As they prepare for bigger clashes to come, the right wing today is clearly trying to weaken this front by scaring the middle class into its arms, promoting demoralization by stalling the process, and provoking the radical sectors into unnecessary confrontations. The MAS leadership has a difficult challenge ahead: keeping Bolivia’s diverse social movements and the middle classes united and mobilized behind a common project of liberation. This next period of debate in the Constituent Assembly—accompanied by the mobilization on the streets of the social movements—will be crucial in determining if the current path being charted will lead the country toward a new Bolivia or towards the abyss.

Notes
1.   “Bolivia-Perú,” Rebelion, January 4, 2006.

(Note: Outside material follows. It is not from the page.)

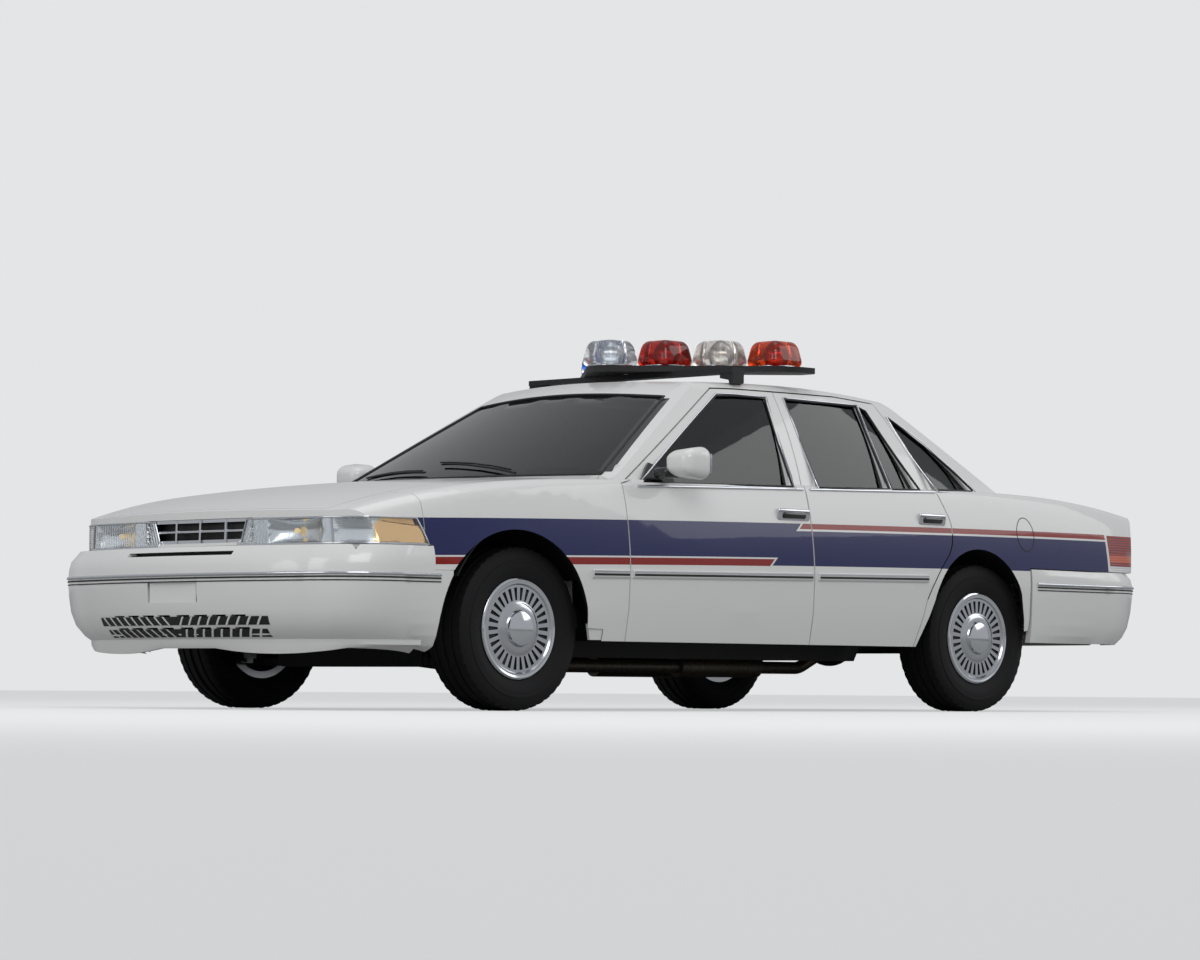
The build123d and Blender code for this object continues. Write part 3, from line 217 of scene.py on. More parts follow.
# a steel die leaves a finer and paler skin than sand
alloy = plain_finish("die_cast_aluminium", "#8D8F90", (1.8, 0.08, 5.0, 0.38, 0.55), Metallic=0.9,
                     Roughness=0.45)
# silver on glass: the sharpest mirror on the car
mirror_glass = plain_finish("silvered_mirror", "#D4DADF", (80, 0.002), Metallic=1.0, Roughness=0.02)
# an aluminium skin that heat has browned in patches
pipe_steel, tree, shader = finish("aluminised_steel", "#6E6A64", Metallic=0.85, Roughness=0.42)
noise = grain(tree, shader, 14, 0.05, 6.0, 0.34, 0.6)
heat = add(tree, "ShaderNodeMix",
           {0: noise.outputs["Fac"], 6: linear("#77736C"), 7: linear("#57483A")}, data_type="RGBA")
tree.links.new(heat.outputs[2], shader.inputs["Base Color"])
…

2.   Alison Spedding, Kawsachun coca (La Paz: PIEB, 2005).
3.   The CSUTCB was formed as a result of the breakup of the Military Campesino Pact which sustained many of the right-wing dictatorships in the 1960s and 1970s. It emerged primarily from the Aymara struggles, who refusing to be integrated via the transformation into “campesinos” continued to hold onto their indigenous identity.
4.   The current known as Katarismo emerged in the altiplano amongst urban Aymaras as part of a resurgence in indigenous identity formulated in the slogans “we are foreigners in our own country” and “we are exploited as campesinos and oppressed as indigenous peoples”
5.   Pablo Stefanoni and Herve Do Alto, Evo Morales (La Paz: Malatesta, 2006).
6.   Stefanoni and Do Alto, Evo Morales.
7.   “Bolivia: Neoliberal Era about to End?,” Green Left Weekly, November 30, 2005.
8.   Informe del President de la Republica, Evo Morales Ayma, en su primer año de gestion, January 22, 2007, http://abi.bo.
9.   “Bolivia: The Military Plan and Wait,” Le Monde Diplomatique (February 2006).
10. “Bolivia: The Two Blocs within MAS,” Green Left Weekly, September 27, 2006.
11. Vision de Pais, MAS-IPSP, March 2007.
12. “‘Vamos a corregir las senales erradas,’” La Prensa, February 7, 2007.
13. Álvaro García Linera, Vicepresidente de la República. “Fue un error no liderar el pedido autonómico,” El Deber, January 21, 2007.
14. “‘Vamos a corregir las senales erradas’” La Prensa, February 7, 2007.